Market segmentation: This is based on range of travel

– Short: less than 1,500 nautical miles

– Medium: 1,500- 3,00 nautical miles

– Long: more than 3,000 nautical miles

Forecast of industry sales: $100billion.

Marketing strategy: The 727 will take care of the replacement needs in the medium range (domestic) market with a market potential of $19billion. The 7X7 will target the market growth (longer range flights)

The configuration

The design considerationswere:

Number of engines

– 2-engine:- lighter, better fuel efficiency

– 3-engine:- greater range

– Fuel efficiency had heavier weighting and 2-engine version selected.

Wings and tails

The flexibility in the design was the major consideration here. So, a 3,000 square feet wing that was highly adaptable for longer range versions was adopted .

The Boeing 767 Development funnel

Technology

Technology development areas at Boeing are:

– Structures

– Flight Systems

– Aircraft Systems (hydraulics and electrical)

– Aerodynamics

Chief engineers lead research, development and application of the technology in these areas.

Major decisions in technology projects at Boeing are:

a. Ultimate value to customer

b. Acceptable risk

c. Schedule and cost

Audit team

This is an in-house team acting as “devil’s Advocates” assigned to review every significant element of 7X7 program and reports directly to the Chairman.

Cost Definition

The Parametric estimating technique uses a bottom up approach to estimate the project cost.

Production Management

Process layout was adopted in the final stages of the assembly–a line flow process with seven major work stations. Every 4 days, partially completed planes were moved, using large overhead cranes, from one work station to the next. At each work station, teams of skilled employees positioned a single plane in massive tools and fixtures, and then riveted, wired and connected parts and pieces.

Scheduling and Change Control

The sources of change in the project are internal (engineers): parts or wiring changes and external (customer-airline): carpeting or seating arrangement.

Approach to Change management

– incorporating changes into the normal flow of production;

– installing old parts as originally planned and retrofitting new parts off line, outside the normal flow of production;

– expediting changes by assigning additional workers (“blue streak”).

Management Visibility system used to manage schedule.

– Weekly marathon (stand-up) status meetings held by representatives of affected departments to review slippages and highlight potential problems.

Testing

– During development new technologies were given real life tests by fitting them on commercial aircrafts and observing their performances under normal usage

– Test flights: Pilot has final say in setting priorities and selecting the tasks to be completed.

THE BOEING 767 COCKPIT CREW CONFIGURATION OPTIONS:-

Option 1.

Completion of production and subsequent modification

Production continued as plan and the modification program would be conducted as a separated activity later.

Advantages:

– Production would not be delay.
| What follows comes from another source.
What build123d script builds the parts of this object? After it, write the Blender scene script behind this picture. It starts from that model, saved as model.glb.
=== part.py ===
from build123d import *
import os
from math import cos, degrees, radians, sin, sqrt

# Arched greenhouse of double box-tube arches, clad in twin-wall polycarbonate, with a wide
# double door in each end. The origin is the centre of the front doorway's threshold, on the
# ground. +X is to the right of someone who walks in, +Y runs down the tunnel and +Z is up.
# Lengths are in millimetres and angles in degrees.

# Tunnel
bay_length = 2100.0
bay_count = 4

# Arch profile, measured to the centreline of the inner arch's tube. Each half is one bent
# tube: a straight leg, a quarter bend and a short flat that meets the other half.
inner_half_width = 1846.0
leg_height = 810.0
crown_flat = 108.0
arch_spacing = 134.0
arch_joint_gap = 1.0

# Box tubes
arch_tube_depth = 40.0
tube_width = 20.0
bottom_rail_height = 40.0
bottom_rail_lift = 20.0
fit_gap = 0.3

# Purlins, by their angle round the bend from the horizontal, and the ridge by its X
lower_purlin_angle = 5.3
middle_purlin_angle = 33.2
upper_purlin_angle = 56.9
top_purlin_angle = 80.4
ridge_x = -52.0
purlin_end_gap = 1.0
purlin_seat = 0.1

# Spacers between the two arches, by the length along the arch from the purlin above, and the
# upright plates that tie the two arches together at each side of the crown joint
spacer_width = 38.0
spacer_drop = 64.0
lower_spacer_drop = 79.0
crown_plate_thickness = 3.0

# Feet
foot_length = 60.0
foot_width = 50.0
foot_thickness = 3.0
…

Because modification was separated from normal flow of production, all other production would be continued as planned as well as learning curves.

– Functional tests could be done as originally planned. Because the tests were done during the final assembly process, problems would be identified and corrected on the spot.

– Problems could be concentrated. Because every step was as normal procedure except installation of the two-person cockpit, we could isolate problems to the cockpit area.

– Cheaper Approximately one million additional labor hours were required.

Disadvantages:

– Parts needed to be removed after firmly install. Because modification would be done after completion of production, parts for three-person cockpit would be installed firmly in places as the procedure, but during the modification, some of them must be removed and replaced.

– Operation systems might be disrupted. If the modification was not done carefully, the operation systems might be disrupted.

– Space problem. Not enough room within the factory to modify all thirty planes. Special parking plan, special fire control plans and waivers would be developed.

Option 2

Modification during production

All modification would be done during production rather than after the fact.

Advantages:

– All parts were installed only once. Because there would be no installation and subsequent removal, all parts could be installed firmly and only once.

– All activities would be controlled by normal procedures. because Modification would occur during production.

Disadvantages:

– Original plan would be disrupted

– Learning curves would be disrupted.

– Expensive. Approximately two million additional labor hours

– Problems might not be detected and corrected immediately because functional testing would have to be done after the two- person cockpit was fully installed.

Conclusion:

Safety should be the most important fact we consider. Since the second approach might not detect and correct problems immediately, we feel that the first option is preferable to second one. Furthermore, the first one is relative cheaper, only one million additional labor hours required.